What Changes in Downstream Finishing and Rework
This is where the financial difference often shows up.
If a laser-cut acrylic part leaves the machine close to the required visual standard, the shop may save labor in edge cleanup, contour correction, and manual finishing. That matters most in products where the part edge is visible to the end user.
If a knife-based workflow separates material but still leaves the team handling extra trimming, polishing, contour correction, or rejection on brittle parts, then the apparent process advantage can disappear quickly.
On the other hand, if the workload is mostly soft signage and printed display materials, the knife table may reduce finishing problems that a thermal process could create on those substrates. So the real cost comparison is never just the cut.

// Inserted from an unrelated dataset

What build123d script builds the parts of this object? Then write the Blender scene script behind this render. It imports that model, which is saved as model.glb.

It is the total effort from file to finished part.
When the Knife Cutter Still Belongs in the Conversation
There are valid cases where a CNC knife cutter should stay in the buying discussion even when acrylic is mentioned.
That is usually true when:
- Acrylic Is Thin, Secondary, or Only One Small Part of the Material Mix
- The Shop Primarily Produces Packaging, POS Displays, Samples, or Printed Boards
- Heat-Sensitive Materials Dominate the Daily Schedule
- One Digital Table Must Serve Many Substrates Rather Than One Acrylic-Focused Workflow
In those situations, the real question is not “Which machine cuts acrylic better?” It is “Which machine supports the broader revenue mix better?”

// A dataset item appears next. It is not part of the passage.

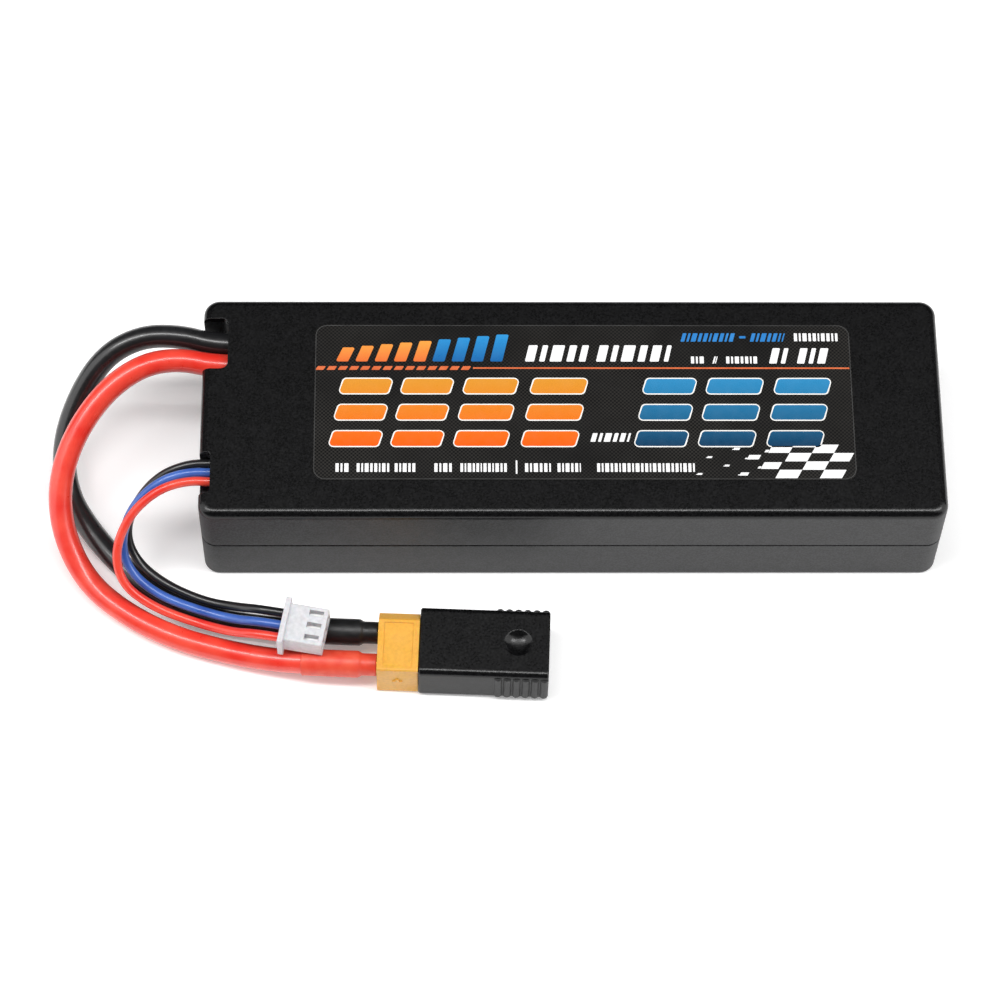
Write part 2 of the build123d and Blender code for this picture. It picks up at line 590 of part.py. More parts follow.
with BuildPart() as balance_plug_housing:
    with BuildSketch(BALANCE_SECTION.offset(-BODY_LENGTH)):
        Rectangle(BODY_WIDTH, BODY_HEIGHT)
        fillet(vertices(), BALANCE_EDGE)
    extrude(amount=BODY_LENGTH)
    with BuildSketch(BALANCE_SECTION.offset(BALANCE_REAR)):
        RectangleRounded(FLANGE_WIDTH, FLANGE_HEIGHT, BALANCE_EDGE)
    extrude(amount=FLANGE_THICK)
    with BuildSketch(BALANCE_SECTION.offset(BALANCE_REAR)):
        with Locations(*CAVITY_SPOTS):
            Rectangle(BALANCE_CAVITY, BALANCE_CAVITY)
    extrude(amount=BODY_LENGTH + FLANGE_THICK, mode=Mode.SUBTRACT)
    # A window in the top over each contact
    window_spots = [
        (-WINDOW_START - BALANCE_WINDOW[0] / 2, across) for across in BALANCE_SPOTS.values()
    ]
    with BuildSketch(BALANCE_PLAN):
        with Locations(*window_spots):
            Rectangle(*BALANCE_WINDOW)
    extrude(amount=BODY_HEIGHT, mode=Mode.SUBTRACT)
save(balance_plug_housing, "balance_plug_housing")

for pole, across in BALANCE_SPOTS.items():
    with BuildPart() as contact:
        with BuildSketch(BALANCE_SECTION.offset(BALANCE_REAR + CONTACT_INSET)):
            with Locations((across, 0)):
                Rectangle(*CONTACT_SIZE)
        extrude(amount=CONTACT_LENGTH)
        with BuildSketch(BALANCE_SECTION.offset(BALANCE_REAR + CONTACT_INSET + CONTACT_LENGTH)):
            with Locations((across, 0)):
                Rectangle(CONTACT_MOUTH, CONTACT_MOUTH)
        extrude(amount=-CONTACT_MOUTH_DEPTH, mode=Mode.SUBTRACT)
    save(contact, f"balance_contact_{pole}")
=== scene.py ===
"""Looks of the two-cell lipo battery pack: its leads, heat shrinks, label print and materials.

Everything is in metres and in the frame of the CAD model: +X along the case, +Z up.
"""

from math import cos, pi, radians, sin

import bmesh
import bpy
from mathutils import Matrix, Vector


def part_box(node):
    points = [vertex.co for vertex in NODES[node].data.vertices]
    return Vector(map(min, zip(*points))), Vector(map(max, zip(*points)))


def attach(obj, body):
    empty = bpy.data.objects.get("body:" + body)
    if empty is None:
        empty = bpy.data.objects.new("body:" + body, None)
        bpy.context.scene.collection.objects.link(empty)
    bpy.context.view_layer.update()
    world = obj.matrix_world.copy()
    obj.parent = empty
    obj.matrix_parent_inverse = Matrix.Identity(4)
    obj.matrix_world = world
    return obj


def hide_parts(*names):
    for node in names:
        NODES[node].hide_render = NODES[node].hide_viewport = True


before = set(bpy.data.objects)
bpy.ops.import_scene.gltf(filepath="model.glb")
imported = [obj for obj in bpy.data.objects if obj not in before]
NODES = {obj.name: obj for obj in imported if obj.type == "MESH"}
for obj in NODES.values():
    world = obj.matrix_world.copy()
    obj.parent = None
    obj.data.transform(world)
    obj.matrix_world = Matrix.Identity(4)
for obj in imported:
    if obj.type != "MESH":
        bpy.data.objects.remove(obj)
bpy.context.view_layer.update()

MM = 0.001
CASE_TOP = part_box("top_shell")[1].z
ADAPTER_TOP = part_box("adapter_body")[1].z
LABEL_LOW, LABEL_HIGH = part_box("label")

# ---- camera ----

CAMERA_ELEVATION = radians(62.8)
CAMERA_DISTANCE = 0.7035
CAMERA_TARGET = Vector((-0.024, -0.0074, 0))
CAMERA_LENS = 132.8
# Turned a little aside, so that the pack and its leads stand in the middle of the picture
CAMERA_TURN = radians(0.885)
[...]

That framing is more honest and usually more useful for capital planning.
Questions Buyers Should Answer Before Choosing
Before deciding between an acrylic laser cutter and a CNC knife cutter, define the production target as clearly as possible.
- Is rigid acrylic a core material or an occasional one?
- Are part edges visible in the final product?
- Does the shop need complex contours and internal cutouts on a routine basis?
- How much manual finishing happens after cutting today?
- Is the bigger goal acrylic quality or broad substrate flexibility?
- Will the machine mostly support signage, display fabrication, packaging, or acrylic component production?
- Is the team buying for the most profitable recurring jobs or for a broad list of possible jobs?
These questions usually expose whether the investment is really about acrylic fabrication or about building a flexible digital cutting cell for many material types.
Practical Summary
For most rigid acrylic sheet work, an acrylic laser cutter is the better fit because the process aligns more closely with the material’s real production demands: cleaner contour definition, better visual edge potential, and easier handling of detailed geometry with fewer tooling constraints.
A CNC knife cutter still makes sense when the shop’s real priority is not acrylic optimization but mixed-material versatility across softer, printed, or non-thermal applications. In other words, the knife system is usually strongest when acrylic is part of a broader workflow, not when acrylic quality is the center of the decision.
If the business depends on acrylic parts that must look finished and repeatable when they leave the cutting stage, laser is usually the more practical answer. If the business depends on one table serving many softer substrates with acrylic only on the edge of the workload, the knife cutter may be the better overall investment.